Il 3 febbraio del 1936, di mattina presto, osservai  la mia “gualdrappa” rotolare per due miglia e mezzo su una strada dissestata, dalla stazione di Tiruvannamalai al Ramanashramam. Due notti insonni nel treno da Bombay mi avevano stancato il corpo e la mente. La mia testa era affetta da capogiri e i miei sensi erano confusi. Speravo in po’ di riposo all’asram, ma quando arrivai non vidi nessuno.

All’improvviso apparve un uomo corpulento, un gigante, i capelli spettinati e le labbra rosso scarlatto per il continuo masticare foglie di betel e nocciole. Era seduto sul pavimento davanti ad una foglia-piatto quasi vuota, mi chiamò con il più gentile cenno del capo e con il più dolce sorriso che si possa immaginare: “Sei tu Mr. Cohen? Svelto, seguirmi prima che il Maharshi esca per la sua passeggiata” disse a voce alta.

N.R. Krishnamoorty Aiyer

Adesso ho novantadue anni, incontrai la prima volta il Maharshi nell’estate del 1914, quando ero un ragazzo di 16 anni. Eravamo in pellegrinaggio a Tirupati e ci fermammo a Tiruvannamalai, da dove mia nonna proveniva. Non eravamo stranieri in questa città. Nel gruppo di pellegrini c’era un mezza dozzina di ragazzi, tutti più o meno della mia stessa età. Decidemmo di salire alla grotta di Virupaksha dove Il Maharshi allora viveva ed era piacevole notare l’attenzione che prestava alle nostre attività.

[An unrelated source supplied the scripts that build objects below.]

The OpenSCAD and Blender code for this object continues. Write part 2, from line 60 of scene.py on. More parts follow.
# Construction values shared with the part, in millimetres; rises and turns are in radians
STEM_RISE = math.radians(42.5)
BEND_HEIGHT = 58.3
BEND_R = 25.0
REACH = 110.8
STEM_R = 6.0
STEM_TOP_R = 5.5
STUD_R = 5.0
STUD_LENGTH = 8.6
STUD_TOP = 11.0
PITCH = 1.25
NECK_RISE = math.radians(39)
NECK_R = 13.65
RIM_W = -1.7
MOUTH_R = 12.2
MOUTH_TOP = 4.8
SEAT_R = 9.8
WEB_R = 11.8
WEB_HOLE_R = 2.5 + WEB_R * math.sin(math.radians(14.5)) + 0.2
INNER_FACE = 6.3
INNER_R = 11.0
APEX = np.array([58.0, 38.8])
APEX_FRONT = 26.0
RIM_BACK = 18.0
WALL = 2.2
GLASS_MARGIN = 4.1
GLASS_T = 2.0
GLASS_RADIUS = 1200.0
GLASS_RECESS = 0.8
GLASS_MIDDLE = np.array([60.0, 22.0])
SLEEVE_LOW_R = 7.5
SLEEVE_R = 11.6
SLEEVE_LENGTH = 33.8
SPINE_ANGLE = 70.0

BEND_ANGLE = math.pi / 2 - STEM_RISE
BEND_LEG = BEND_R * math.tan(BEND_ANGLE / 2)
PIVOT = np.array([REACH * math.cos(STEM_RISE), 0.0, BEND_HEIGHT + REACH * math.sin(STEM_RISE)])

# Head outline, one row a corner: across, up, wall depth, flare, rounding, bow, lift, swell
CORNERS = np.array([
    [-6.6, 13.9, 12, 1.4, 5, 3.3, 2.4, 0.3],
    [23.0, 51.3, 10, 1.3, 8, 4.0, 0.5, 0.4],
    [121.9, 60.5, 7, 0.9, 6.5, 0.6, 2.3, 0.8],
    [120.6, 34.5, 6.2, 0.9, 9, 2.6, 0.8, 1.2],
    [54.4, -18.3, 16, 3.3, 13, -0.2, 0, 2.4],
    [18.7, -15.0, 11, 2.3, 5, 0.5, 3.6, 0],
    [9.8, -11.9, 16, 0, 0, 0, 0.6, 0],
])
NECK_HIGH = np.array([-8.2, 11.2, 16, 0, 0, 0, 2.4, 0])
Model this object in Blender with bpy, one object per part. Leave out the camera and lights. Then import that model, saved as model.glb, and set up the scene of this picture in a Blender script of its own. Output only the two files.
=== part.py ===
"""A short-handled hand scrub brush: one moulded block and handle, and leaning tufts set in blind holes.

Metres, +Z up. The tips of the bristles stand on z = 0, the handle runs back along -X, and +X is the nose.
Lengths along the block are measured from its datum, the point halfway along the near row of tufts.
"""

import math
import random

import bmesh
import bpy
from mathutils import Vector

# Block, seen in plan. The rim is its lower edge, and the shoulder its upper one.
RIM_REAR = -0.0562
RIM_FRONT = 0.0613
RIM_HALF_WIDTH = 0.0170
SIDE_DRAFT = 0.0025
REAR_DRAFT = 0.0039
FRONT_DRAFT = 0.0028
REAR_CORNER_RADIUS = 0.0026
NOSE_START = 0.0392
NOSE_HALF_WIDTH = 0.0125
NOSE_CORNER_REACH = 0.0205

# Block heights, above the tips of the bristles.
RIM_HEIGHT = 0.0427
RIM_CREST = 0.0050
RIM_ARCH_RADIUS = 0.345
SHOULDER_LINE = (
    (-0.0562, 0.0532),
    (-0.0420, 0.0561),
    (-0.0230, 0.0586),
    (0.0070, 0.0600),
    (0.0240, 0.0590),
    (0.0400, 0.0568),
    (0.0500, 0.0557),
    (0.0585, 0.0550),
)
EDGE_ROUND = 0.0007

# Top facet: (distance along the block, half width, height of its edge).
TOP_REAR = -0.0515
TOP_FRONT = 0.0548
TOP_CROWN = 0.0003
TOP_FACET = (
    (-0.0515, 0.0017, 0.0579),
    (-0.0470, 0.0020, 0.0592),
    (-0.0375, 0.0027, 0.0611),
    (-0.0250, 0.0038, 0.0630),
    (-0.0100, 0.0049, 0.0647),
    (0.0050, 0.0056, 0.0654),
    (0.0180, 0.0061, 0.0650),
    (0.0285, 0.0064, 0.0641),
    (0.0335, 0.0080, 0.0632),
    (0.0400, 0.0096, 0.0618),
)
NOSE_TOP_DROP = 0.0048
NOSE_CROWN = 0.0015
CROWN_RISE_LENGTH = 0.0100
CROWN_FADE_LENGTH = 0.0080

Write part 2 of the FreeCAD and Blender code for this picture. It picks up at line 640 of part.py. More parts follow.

Stavamo tutti giocando con il guscio di una conchiglia. La conchiglia era suonata dai sadhu che andavano in città per mendicare cibo. Uno dopo l’altro, anche noi tentavamo di soffiare il guscio della conchiglia, nessuno ce lo impedì, anzi notai un sorriso di incoraggiamento da parte del Maharshi. Questa fu la mia prima visita. Otto anni più tardi, tornai a Tiruvannamalai per rendere visita a mia sorella che celebrava il suo matrimonio. Una sera, insieme a due compagni andammo a visitare Kavyakanta Ganapati Muni nel  suo asram sulla collina. Cosa posso dire di quel grande veggente del Mantra Sastra?